Rise and Fall of the Webmaster
The Old Site, as I’ve come to call it, was in operation for about three years, from 2004 to 2007. If I had to say what I’m proudest of, as far as the site was concerned, it was that I did almost the whole thing by myself. Sure, I had to find third-party services for webhosting and payment processing, and sparky helped by sorting through all the pics and editing video for posting, but the technical end of keeping it up and running was all up to me.
My years of experience in the tech industry gave me most of the skills I needed to build a website, and while what I produced then would probably get me laughed out of any interview as a software engineer, it worked. It was designed for low traffic and a moderate level of security*. I had only one bug in the security layer (that I knew about), and that was in the first week of operation. After that, the site pretty much maintained itself. Weekly updates consisted of uploading the new pictures/videos and updating the main database with descriptions of each scene, and the code did the rest. Simple.
The hard part was everything else. Finding service providers to make all this happen was not a trivial task. Most “acceptable use” policies explicitly prohibited the sort of thing I was looking for, and I wasn’t about to open myself up to a service outage over my content. The payment processor I chose had a very liberal policy — their only limits were underage models and live cam/chat. I certainly wasn’t after children, and it was an easy decision to take down the live cam — it was truly interesting only for an (unscheduled) hour or so a day, and thanks to my time zone, most of my audience wasn’t awake when I was active.

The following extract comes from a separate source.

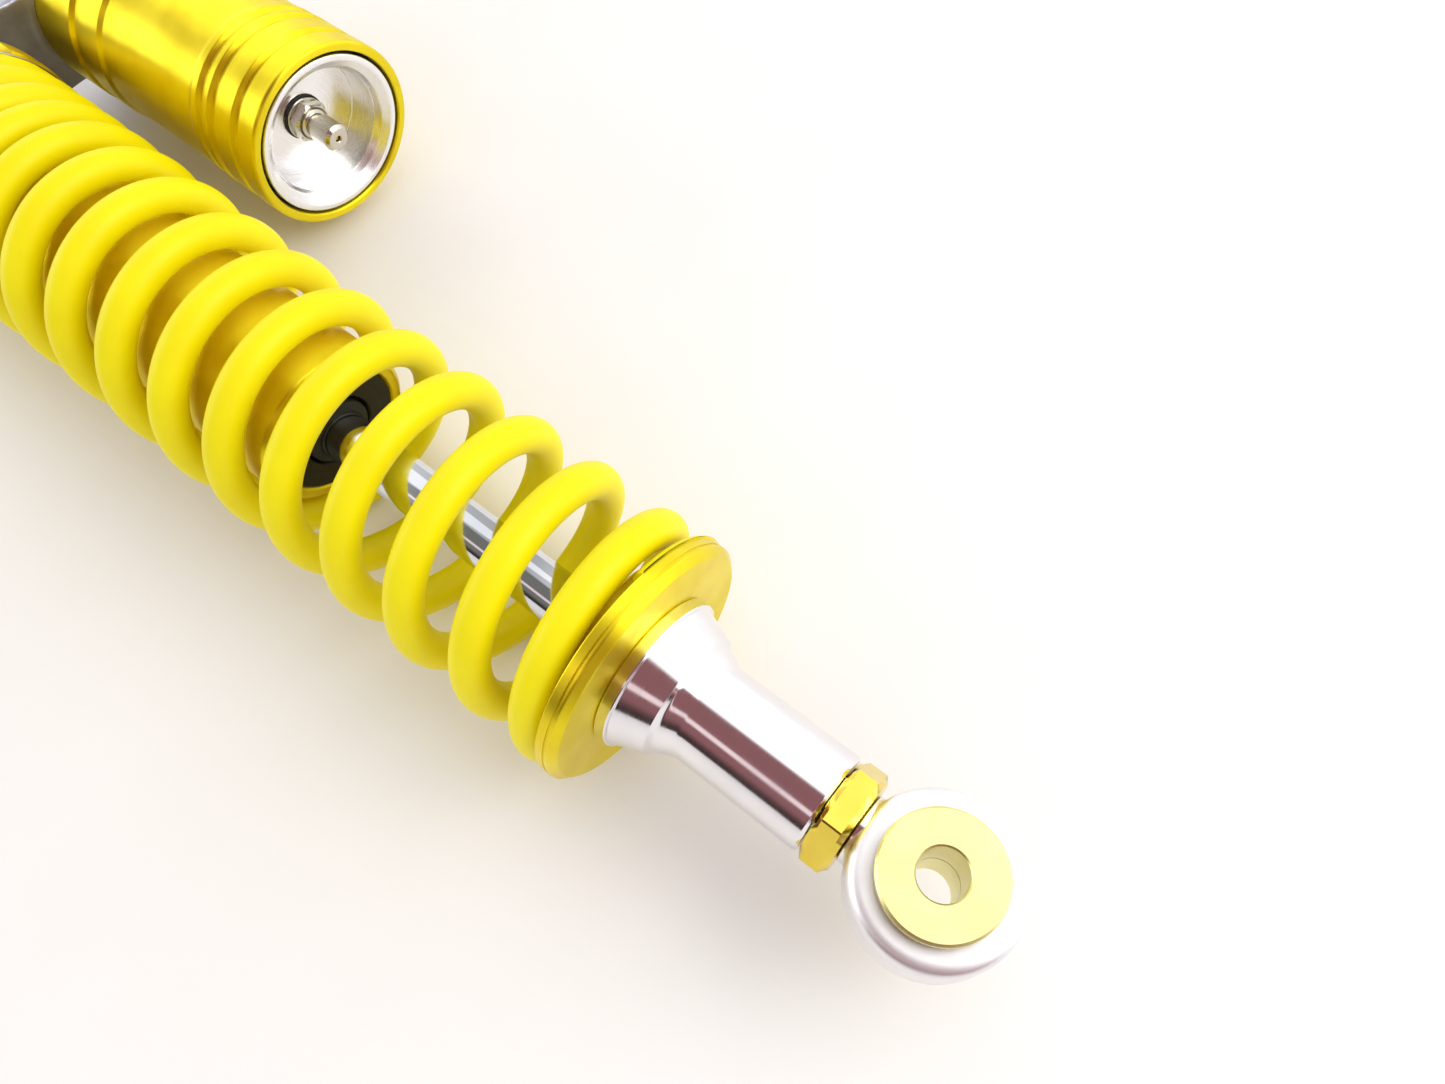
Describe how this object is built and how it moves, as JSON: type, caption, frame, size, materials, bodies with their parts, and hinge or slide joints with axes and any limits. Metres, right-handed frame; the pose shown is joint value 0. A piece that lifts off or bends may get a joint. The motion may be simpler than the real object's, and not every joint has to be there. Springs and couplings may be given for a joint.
{
  "type": "rear shock absorber",
  "caption": "Coil-over rear shock absorber with a gas reservoir beside the spring and a rubber-bushed eye at each end.",
  "frame": {"origin": "centre of the upper eye's bolt hole, half way across it", "axes": "+X along the shock to the lower eye, +Y to the gas reservoir, +Z along both bolt holes"},
  "size_m": [0.3944, 0.123, 0.061],
  "materials": {
    "cast_head": "cast aluminium, shot blasted and painted satin grey",
    "gold_anodised": "turned aluminium, bright gold anodised",
    "gold_plated": "turned steel, pale gold passivated zinc",
    "yellow_powder_coat": "glossy yellow powder coat on spring steel",
    "polished_aluminium": "polished to a mirror, with fine turning lines",
    "hard_chrome": "ground and hard chromed steel",
    "black_anodised": "turned aluminium, black anodised",
    "black_rubber": "moulded nitrile rubber, satin",
    "black_spring_steel": "blackened spring steel wire",
    "zinc_steel": "steel, bright zinc",
    "copper": "annealed copper",
    "spring_steel": "ground spring steel",
    "bearing_bronze": "sintered bronze",
    "machined_aluminium": "turned aluminium, bare",
    "guide_band": "filled PTFE",
    "nickel_brass": "turned brass, nickel plated",
    "brass_pin": "turned brass"
  },
  "bodies": {
    "head_and_damper": {"head_casting": "cast_head", "body_o_ring": "black_rubber", "damper_body": "gold_anodised", "passage_plug": "zinc_steel", "plug_washer": "copper", "spring_washer": "zinc_steel", "main_spring": "yellow_powder_coat", "seal_head": "black_anodised", "rod_guide_bush": "bearing_bronze", "oil_seal": "black_rubber", "dust_wiper": "black_rubber", "seal_head_o_ring": "black_rubber", "seal_head_circlip": "black_spring_steel", "dust_cover": "black_anodised", "top_out_bumper": "black_rubber", "reservoir_canister": "gold_anodised", "reservoir_o_ring": "black_rubber", "reservoir_end_cap": "polished_aluminium", "end_cap_o_ring": "black_rubber", "end_cap_circlip": "black_spring_steel", "gas_valve_body": "nickel_brass", "gas_valve_nut": "nickel_brass", "valve_seal_ring": "black_rubber", "valve_spring": "spring_steel", "upper_rubber_bush": "black_rubber"},
    "rod_assembly": {"piston_rod": "hard_chrome", "piston": "machined_aluminium", "piston_band": "guide_band", "compression_shims": "spring_steel", "rebound_shims": "spring_steel", "backing_washer": "zinc_steel", "piston_nut": "zinc_steel", "lower_spring_seat": "gold_anodised", "rod_extension": "polished_aluminium", "jam_nut": "gold_plated", "lower_eye": "polished_aluminium", "lower_rubber_bush": "black_rubber"},
    "separator_piston": {"floating_piston": "machined_aluminium", "floating_piston_o_ring": "black_rubber", "floating_piston_band": "guide_band"},
    "preload_adjuster": {"preload_ring": "gold_anodised"},
    "preload_lock": {"lock_ring": "gold_anodised"},
    "valve_core": {"valve_pin": "brass_pin"},
    "upper_spacers": {"upper_spacer_front": "gold_plated", "upper_spacer_rear": "gold_plated"},
    "lower_spacers": {"lower_spacer_front": "gold_plated", "lower_spacer_rear": "gold_plated"}
  },
  "joints": [
    {"name": "stroke", "type": "slide", "parent": "head_and_damper", "child": "rod_assembly", "axis": [-1, 0, 0], "range_m": [0, 0.06], "stiffness_N_per_m": 22000, "springref_m": -0.012, "deforming": ["main_spring"]},
    {"name": "separator_slide", "type": "slide", "parent": "head_and_damper", "child": "separator_piston", "axis": [1, 0, 0], "range_m": [0, 0.005]},
    {"name": "preload_turn", "type": "hinge", "parent": "head_and_damper", "child": "preload_adjuster", "pos_m": [0.048, 0, 0], "axis": [1, 0, 0], "continuous": true},
    {"name": "lock_turn", "type": "hinge", "parent": "head_and_damper", "child": "preload_lock", "pos_m": [0.0415, 0, 0], "axis": [1, 0, 0], "continuous": true},
    {"name": "valve_press", "type": "slide", "parent": "head_and_damper", "child": "valve_core", "axis": [-1, 0, 0], "range_m": [0, 0.0015], "stiffness_N_per_m": 1500, "springref_m": -0.001, "deforming": ["valve_spring"]},
    {"name": "upper_bush_twist", "type": "hinge", "parent": "head_and_damper", "child": "upper_spacers", "pos_m": [0, 0, 0], "axis": [0, 0, 1], "range_deg": [-12, 12], "stiffness_Nm_per_rad": 60},
    {"name": "lower_bush_twist", "type": "hinge", "parent": "rod_assembly", "child": "lower_spacers", "pos_m": [0.36, 0, 0], "axis": [0, 0, 1], "range_deg": [-12, 12], "stiffness_Nm_per_rad": 60}
  ],
  "couplings": [
    {"joint": "separator_slide", "follows": "stroke", "ratio": 0.08163}
  ]
}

At first, all of the content was of me and sparky. There was plenty of variety among the various things we did, but having the same two people in every shot (many of them just of him) was not very interesting in the long run. A friend of ours was willing to participate for a few sessions, and we quickly opened up to more models. That was fun, but it opened up more challenges.
I had to do the record-keeping for everyone who appeared on the site: model releases and photo IDs, plus keeping duplicate records at a publicly-posted location. This was around the time that US Code 2257 regulations were coming down hard — many people in the porn industry were scrambling to pull their records together, even for content that had already been produced and distributed. Fortunately, all the noise made it easy to learn some general rules. We also got a legal team on retainer, just in case.

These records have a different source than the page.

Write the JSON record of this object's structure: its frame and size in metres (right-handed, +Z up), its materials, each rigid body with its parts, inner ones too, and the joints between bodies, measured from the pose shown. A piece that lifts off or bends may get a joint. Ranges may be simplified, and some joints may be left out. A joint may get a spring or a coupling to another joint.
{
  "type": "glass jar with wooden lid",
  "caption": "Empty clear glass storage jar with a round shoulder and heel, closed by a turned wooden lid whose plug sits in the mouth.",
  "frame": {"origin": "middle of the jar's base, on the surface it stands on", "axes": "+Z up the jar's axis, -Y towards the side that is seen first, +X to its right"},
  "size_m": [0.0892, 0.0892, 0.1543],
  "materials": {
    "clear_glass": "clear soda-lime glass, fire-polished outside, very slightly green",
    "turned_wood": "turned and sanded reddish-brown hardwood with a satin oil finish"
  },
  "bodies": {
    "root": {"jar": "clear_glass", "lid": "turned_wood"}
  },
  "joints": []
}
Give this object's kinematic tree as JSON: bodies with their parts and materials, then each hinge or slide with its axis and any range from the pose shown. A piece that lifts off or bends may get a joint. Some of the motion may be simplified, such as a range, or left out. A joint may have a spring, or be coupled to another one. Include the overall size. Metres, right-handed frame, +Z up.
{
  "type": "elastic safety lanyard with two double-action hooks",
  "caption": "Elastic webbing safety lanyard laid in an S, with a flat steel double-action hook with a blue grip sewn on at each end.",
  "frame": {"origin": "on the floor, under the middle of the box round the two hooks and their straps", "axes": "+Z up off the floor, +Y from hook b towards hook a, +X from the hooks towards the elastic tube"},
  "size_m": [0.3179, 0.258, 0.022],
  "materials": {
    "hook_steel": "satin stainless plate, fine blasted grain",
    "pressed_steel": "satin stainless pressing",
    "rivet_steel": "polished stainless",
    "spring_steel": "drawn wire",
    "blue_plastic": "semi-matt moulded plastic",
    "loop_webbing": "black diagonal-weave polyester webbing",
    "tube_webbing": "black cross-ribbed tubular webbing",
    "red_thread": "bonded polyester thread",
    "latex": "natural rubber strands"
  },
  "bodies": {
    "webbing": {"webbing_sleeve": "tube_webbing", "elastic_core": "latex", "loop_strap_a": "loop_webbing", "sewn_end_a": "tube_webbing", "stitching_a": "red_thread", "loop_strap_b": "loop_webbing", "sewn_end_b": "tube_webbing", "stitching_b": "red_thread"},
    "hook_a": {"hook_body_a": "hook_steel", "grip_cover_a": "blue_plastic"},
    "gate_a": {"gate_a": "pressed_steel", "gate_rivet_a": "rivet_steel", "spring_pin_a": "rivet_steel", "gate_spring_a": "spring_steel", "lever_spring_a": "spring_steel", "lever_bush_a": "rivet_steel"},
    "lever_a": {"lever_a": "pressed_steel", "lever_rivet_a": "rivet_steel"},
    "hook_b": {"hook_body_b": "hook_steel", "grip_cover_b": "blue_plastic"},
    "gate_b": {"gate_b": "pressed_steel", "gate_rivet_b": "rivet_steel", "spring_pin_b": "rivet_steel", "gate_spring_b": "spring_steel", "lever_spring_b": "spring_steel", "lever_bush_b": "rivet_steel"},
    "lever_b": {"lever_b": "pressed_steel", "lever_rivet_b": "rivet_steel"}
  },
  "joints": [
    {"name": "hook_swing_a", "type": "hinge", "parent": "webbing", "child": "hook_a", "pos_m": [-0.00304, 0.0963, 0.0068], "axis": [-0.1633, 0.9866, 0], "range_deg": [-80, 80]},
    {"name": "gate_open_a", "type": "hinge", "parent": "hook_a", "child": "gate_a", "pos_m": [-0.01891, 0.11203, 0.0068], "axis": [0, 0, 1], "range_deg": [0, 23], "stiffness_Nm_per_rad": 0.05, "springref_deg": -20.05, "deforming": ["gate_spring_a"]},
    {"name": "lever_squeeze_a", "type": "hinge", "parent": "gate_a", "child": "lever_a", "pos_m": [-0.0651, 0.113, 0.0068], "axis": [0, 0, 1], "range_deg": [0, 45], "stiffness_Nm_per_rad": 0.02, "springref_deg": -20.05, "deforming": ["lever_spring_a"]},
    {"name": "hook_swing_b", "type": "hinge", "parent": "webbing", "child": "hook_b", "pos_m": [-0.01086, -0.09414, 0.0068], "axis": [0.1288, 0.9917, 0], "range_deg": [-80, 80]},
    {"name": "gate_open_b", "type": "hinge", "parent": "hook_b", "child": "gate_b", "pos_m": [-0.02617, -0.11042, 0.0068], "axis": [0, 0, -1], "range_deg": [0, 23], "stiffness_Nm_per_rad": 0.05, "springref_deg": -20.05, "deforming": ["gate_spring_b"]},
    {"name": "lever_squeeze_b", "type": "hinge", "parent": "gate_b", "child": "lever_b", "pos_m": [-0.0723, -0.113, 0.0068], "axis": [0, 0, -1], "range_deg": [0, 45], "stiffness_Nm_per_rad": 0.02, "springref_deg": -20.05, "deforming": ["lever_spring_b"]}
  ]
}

Coordinating the models was something else. I’m accustomed to people contacting me, not the other way around. I couldn’t use profile sites like Recon to solicit models because I had a commercial purpose. Somehow, they managed to find me — some were already subscribers to the site; others contacted me through my escort ads and we negotiated from there.

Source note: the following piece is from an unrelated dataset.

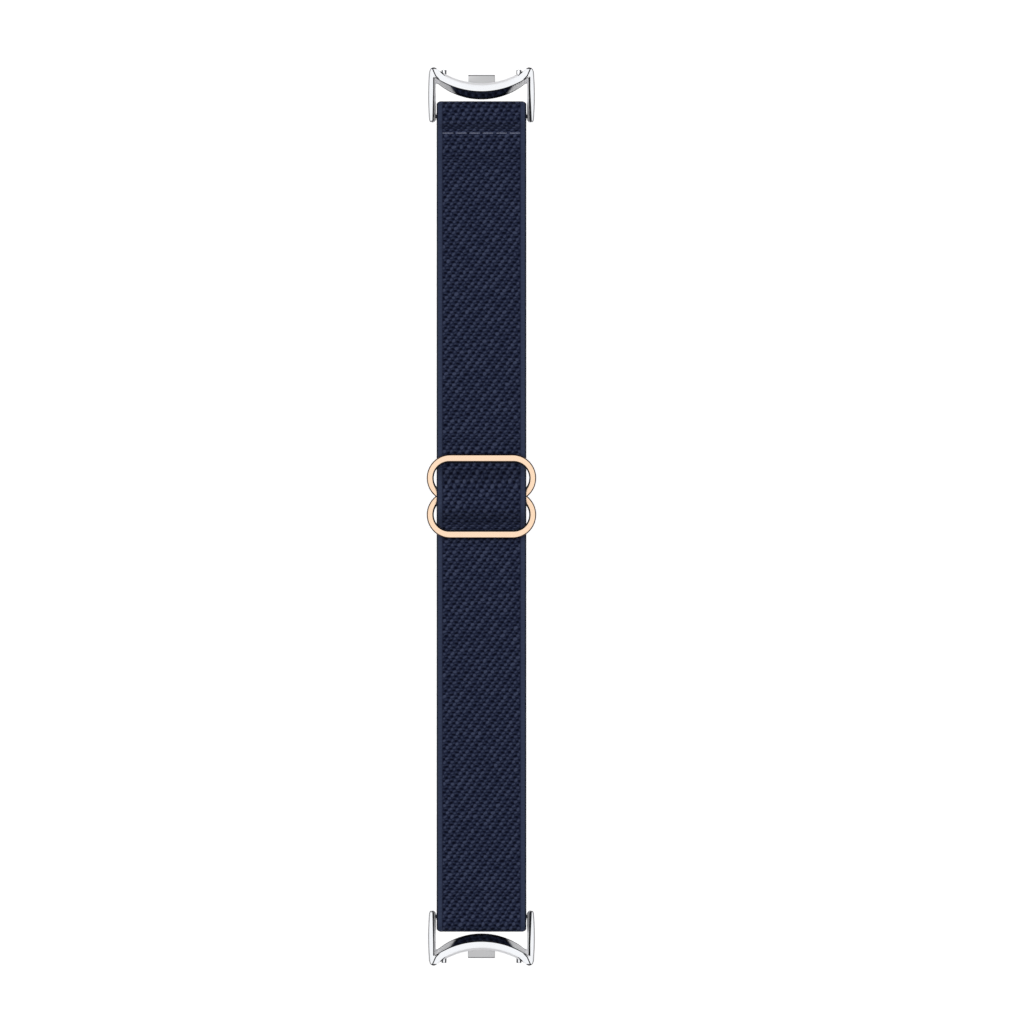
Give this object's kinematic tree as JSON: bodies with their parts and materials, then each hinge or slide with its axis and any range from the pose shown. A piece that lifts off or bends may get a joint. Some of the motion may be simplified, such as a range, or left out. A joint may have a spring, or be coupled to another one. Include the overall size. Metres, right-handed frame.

After a photo shoot with a model, there was additional pressure on us to process the pictures/videos more quickly than those of just ourselves. Often, we’d turn them around within a couple of weeks, but some took longer. Longer still for them to eventually wind up on the site, as I rotated content to keep it fresh.
When I finally got the call from the bank that they were closing my account, it was a bit of a relief — all the work dealing with models and processing content was overshadowing any pleasure we got from producing the content and what money we were making from it all. The reason the bank gave was that they disagreed with the content — it violated some kind of policies with MasterCard and/or Visa (despite that I could buy similar content from any number of sites using the same payment methods). They were still advertising the minimal limitations on their site, so I concluded I just wasn’t making enough money for them through transaction fees. I had only four chargebacks in three years of service, so it wasn’t like I was running a disreputable business. But they were getting less than $100 (including baseline fees) from me every month.
With various fees and taxes, my moderate subscription base, and other expenses, I’m not sure if I made any money in the venture or not. But that wasn’t my objective in building the site in the first place. I just wanted to prove to myself that I could build and maintain a business. In that regard, I succeeded.
* About security… I never had access to anyone’s credit card information. I’m thinking mainly about personal privacy (I didn’t use cookies, and I never shared my member list) and protecting my content from web crawlers.